▶ [What the exercise asks]: Copy these lines exactly and nothing else: from the line holding "make_hanger()" to the line holding "depsgraph = bpy.context.evaluated_depsgraph_get()", both lines included.

+++ Supplied data

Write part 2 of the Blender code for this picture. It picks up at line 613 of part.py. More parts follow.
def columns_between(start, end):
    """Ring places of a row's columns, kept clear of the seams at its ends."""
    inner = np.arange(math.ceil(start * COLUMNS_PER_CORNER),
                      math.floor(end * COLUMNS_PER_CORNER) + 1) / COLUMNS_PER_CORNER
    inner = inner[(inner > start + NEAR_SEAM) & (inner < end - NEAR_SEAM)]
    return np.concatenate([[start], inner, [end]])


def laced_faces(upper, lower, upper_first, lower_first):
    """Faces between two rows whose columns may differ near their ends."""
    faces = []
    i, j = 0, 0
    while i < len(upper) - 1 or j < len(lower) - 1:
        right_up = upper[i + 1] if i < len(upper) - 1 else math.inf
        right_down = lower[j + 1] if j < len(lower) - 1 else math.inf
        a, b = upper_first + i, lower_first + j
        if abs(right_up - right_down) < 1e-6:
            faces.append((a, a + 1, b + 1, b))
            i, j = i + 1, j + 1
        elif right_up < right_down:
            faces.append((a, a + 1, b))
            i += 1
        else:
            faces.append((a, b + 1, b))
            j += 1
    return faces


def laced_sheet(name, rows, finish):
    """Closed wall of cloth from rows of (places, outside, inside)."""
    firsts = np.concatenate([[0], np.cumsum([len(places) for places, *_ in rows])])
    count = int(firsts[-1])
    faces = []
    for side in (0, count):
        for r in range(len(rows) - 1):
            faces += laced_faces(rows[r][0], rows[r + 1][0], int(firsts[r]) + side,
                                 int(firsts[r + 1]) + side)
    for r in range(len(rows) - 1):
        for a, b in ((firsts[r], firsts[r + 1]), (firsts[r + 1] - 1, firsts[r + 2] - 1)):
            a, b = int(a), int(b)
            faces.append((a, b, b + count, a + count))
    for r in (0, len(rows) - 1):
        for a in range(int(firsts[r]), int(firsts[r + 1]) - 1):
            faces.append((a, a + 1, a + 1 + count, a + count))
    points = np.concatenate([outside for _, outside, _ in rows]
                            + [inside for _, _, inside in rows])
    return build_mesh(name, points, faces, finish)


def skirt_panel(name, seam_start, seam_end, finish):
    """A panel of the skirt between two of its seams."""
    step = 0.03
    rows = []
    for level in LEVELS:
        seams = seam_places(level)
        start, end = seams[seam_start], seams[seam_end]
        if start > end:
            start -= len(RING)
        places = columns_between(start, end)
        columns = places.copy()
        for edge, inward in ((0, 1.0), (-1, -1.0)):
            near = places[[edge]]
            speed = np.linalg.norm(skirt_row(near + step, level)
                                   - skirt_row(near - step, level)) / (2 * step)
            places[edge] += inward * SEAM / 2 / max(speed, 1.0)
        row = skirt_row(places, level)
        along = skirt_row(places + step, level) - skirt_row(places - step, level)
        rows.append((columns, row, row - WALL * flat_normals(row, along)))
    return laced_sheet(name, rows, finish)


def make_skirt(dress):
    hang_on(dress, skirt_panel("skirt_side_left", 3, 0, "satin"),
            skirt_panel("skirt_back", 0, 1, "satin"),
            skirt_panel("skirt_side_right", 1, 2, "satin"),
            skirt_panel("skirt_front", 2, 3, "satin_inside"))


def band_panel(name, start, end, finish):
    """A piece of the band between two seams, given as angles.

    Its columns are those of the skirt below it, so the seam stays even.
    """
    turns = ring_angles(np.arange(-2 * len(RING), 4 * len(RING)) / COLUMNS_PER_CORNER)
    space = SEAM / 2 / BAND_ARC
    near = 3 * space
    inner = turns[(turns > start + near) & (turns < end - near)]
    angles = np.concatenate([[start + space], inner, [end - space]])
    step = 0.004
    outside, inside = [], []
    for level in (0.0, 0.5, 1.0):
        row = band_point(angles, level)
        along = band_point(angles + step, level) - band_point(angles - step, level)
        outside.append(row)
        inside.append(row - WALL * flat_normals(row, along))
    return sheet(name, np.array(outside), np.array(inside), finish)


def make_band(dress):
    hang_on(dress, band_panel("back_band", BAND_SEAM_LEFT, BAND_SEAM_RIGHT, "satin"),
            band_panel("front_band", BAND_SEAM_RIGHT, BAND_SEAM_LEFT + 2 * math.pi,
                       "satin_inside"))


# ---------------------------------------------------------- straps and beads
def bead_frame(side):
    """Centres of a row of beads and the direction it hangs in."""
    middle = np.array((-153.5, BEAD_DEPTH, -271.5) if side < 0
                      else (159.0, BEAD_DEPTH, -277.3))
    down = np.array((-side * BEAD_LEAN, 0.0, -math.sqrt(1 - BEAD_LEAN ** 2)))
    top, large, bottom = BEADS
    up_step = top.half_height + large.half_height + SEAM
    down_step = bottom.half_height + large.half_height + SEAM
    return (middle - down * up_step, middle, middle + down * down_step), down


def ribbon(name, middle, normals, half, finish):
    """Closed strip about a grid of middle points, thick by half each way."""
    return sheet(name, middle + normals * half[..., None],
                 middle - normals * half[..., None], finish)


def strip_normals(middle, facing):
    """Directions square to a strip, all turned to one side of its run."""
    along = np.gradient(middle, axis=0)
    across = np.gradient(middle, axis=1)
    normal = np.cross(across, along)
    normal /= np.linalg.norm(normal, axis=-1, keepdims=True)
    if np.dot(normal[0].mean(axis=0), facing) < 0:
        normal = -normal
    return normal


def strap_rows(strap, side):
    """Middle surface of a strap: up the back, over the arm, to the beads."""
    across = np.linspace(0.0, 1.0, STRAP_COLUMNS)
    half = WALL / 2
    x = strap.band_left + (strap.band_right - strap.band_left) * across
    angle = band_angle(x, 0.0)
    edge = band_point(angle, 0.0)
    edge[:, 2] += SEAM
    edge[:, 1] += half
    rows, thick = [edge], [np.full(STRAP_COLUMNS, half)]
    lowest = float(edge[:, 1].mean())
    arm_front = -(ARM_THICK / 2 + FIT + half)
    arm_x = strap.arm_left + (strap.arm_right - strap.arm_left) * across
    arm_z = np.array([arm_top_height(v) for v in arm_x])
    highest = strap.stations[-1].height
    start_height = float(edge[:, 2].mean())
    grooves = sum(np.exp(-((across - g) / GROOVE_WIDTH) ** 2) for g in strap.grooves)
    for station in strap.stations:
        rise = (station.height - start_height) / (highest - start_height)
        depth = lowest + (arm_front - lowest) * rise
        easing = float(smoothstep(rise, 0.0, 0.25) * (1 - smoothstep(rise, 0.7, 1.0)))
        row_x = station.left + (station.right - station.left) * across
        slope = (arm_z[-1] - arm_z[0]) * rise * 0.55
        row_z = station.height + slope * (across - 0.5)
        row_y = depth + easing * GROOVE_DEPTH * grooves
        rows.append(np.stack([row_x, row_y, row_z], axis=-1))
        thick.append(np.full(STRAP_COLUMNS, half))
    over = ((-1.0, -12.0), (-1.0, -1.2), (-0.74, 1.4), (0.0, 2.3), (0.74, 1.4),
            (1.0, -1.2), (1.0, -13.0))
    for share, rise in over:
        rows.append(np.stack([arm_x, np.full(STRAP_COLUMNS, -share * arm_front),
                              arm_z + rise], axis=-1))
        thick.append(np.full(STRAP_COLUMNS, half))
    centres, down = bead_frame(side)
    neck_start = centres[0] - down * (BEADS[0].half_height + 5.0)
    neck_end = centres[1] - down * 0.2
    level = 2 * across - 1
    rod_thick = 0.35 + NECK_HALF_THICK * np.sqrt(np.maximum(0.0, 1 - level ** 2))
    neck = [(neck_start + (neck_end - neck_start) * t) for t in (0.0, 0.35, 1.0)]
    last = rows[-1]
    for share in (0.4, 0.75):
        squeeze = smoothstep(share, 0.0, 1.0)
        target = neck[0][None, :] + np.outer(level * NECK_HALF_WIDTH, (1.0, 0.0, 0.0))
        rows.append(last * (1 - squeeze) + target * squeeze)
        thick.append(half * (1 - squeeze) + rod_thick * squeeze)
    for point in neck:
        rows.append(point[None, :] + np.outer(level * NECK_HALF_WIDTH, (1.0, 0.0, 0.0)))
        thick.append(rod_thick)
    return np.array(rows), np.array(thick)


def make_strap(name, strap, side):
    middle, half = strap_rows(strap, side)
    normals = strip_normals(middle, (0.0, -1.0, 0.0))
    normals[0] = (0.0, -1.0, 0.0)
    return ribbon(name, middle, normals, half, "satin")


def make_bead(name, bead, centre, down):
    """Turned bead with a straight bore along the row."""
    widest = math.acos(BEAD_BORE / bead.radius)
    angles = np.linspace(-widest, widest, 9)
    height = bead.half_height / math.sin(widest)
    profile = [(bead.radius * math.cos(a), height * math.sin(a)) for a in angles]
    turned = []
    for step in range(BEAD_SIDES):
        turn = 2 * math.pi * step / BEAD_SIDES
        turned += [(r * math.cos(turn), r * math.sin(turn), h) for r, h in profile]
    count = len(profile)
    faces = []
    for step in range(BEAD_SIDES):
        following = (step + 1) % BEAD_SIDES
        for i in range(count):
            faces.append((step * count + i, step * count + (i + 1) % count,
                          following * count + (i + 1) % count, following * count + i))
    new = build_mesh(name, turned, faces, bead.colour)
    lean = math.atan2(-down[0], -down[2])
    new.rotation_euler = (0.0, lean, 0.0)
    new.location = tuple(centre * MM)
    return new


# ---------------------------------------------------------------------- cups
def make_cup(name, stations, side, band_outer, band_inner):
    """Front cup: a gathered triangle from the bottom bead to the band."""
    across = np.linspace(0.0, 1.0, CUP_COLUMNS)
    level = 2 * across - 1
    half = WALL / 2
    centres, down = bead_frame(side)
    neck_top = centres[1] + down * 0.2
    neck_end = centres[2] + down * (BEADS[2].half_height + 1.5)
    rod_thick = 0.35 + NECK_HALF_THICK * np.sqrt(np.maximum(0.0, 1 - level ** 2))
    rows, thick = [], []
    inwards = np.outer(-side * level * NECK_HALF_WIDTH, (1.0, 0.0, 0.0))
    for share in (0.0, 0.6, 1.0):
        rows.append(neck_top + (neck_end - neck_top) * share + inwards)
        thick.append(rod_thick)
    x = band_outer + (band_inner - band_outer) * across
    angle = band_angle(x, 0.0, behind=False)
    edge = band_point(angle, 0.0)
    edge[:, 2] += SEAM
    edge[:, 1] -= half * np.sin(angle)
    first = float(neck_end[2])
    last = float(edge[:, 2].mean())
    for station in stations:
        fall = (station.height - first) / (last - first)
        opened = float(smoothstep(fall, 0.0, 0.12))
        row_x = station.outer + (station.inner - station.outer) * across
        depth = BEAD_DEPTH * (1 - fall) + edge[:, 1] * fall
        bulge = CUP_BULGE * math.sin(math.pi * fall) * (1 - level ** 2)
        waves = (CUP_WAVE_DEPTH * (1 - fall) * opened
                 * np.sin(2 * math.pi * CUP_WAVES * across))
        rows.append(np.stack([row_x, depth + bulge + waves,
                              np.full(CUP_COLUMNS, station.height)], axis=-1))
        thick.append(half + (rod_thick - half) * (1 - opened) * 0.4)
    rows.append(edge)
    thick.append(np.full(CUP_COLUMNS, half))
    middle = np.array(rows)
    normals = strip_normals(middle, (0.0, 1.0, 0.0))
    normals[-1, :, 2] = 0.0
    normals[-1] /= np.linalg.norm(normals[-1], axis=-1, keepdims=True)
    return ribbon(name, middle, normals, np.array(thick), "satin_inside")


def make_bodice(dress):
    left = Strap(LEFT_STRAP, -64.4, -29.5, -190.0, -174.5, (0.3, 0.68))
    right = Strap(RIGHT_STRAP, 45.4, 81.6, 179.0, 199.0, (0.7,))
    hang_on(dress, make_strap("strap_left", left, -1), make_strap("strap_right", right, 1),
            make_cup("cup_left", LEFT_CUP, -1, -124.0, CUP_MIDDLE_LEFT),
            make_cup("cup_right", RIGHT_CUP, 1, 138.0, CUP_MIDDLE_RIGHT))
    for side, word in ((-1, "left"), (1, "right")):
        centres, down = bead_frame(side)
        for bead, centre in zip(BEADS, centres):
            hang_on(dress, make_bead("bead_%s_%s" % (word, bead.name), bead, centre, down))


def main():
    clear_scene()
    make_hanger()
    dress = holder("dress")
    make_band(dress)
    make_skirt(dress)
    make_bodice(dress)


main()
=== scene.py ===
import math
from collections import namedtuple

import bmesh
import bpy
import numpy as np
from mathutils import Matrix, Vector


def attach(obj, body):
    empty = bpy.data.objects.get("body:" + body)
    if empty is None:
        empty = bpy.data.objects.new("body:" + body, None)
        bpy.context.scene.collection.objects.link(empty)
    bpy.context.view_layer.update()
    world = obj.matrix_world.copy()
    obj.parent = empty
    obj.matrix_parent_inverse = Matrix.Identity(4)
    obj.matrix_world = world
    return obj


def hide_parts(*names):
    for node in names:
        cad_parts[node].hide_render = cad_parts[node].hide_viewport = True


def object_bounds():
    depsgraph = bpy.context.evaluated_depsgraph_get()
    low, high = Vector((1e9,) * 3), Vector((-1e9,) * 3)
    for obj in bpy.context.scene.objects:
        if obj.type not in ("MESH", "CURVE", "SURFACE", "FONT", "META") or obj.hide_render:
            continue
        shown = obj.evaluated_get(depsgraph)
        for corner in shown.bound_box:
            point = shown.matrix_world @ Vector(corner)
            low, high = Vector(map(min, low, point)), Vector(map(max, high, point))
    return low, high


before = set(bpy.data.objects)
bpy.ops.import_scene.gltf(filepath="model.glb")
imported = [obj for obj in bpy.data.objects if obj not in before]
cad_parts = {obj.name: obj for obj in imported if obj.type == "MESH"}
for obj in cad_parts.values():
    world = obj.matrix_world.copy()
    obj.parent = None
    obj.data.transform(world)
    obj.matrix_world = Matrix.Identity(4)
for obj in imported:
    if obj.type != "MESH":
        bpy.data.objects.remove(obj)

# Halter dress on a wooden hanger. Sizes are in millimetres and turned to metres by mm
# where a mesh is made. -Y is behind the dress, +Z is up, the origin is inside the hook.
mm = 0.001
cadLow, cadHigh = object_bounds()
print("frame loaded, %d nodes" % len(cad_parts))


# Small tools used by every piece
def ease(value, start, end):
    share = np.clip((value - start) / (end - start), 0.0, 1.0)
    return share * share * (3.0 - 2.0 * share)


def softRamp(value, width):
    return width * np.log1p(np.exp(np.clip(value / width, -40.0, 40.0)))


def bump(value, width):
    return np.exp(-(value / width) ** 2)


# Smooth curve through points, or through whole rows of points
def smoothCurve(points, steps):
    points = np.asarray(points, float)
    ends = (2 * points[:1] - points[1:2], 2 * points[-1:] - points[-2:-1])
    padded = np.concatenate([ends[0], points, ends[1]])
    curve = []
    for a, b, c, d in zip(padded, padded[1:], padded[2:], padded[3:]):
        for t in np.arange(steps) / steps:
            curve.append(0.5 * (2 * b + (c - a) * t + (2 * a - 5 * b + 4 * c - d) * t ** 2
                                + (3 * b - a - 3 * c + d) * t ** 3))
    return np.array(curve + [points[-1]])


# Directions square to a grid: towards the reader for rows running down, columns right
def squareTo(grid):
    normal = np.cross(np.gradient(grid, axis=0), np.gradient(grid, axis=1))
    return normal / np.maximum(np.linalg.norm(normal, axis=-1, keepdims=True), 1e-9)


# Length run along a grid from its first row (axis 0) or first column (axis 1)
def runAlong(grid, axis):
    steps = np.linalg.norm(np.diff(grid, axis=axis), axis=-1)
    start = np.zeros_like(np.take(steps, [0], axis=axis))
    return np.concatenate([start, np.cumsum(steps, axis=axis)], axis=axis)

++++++

▶ [Task solution]:
    make_hanger()
    dress = holder("dress")
    make_band(dress)
    make_skirt(dress)
    make_bodice(dress)


main()
=== scene.py ===
import math
from collections import namedtuple

import bmesh
import bpy
import numpy as np
from mathutils import Matrix, Vector


def attach(obj, body):
    empty = bpy.data.objects.get("body:" + body)
    if empty is None:
        empty = bpy.data.objects.new("body:" + body, None)
        bpy.context.scene.collection.objects.link(empty)
    bpy.context.view_layer.update()
    world = obj.matrix_world.copy()
    obj.parent = empty
    obj.matrix_parent_inverse = Matrix.Identity(4)
    obj.matrix_world = world
    return obj


def hide_parts(*names):
    for node in names:
        cad_parts[node].hide_render = cad_parts[node].hide_viewport = True


def object_bounds():
    depsgraph = bpy.context.evaluated_depsgraph_get()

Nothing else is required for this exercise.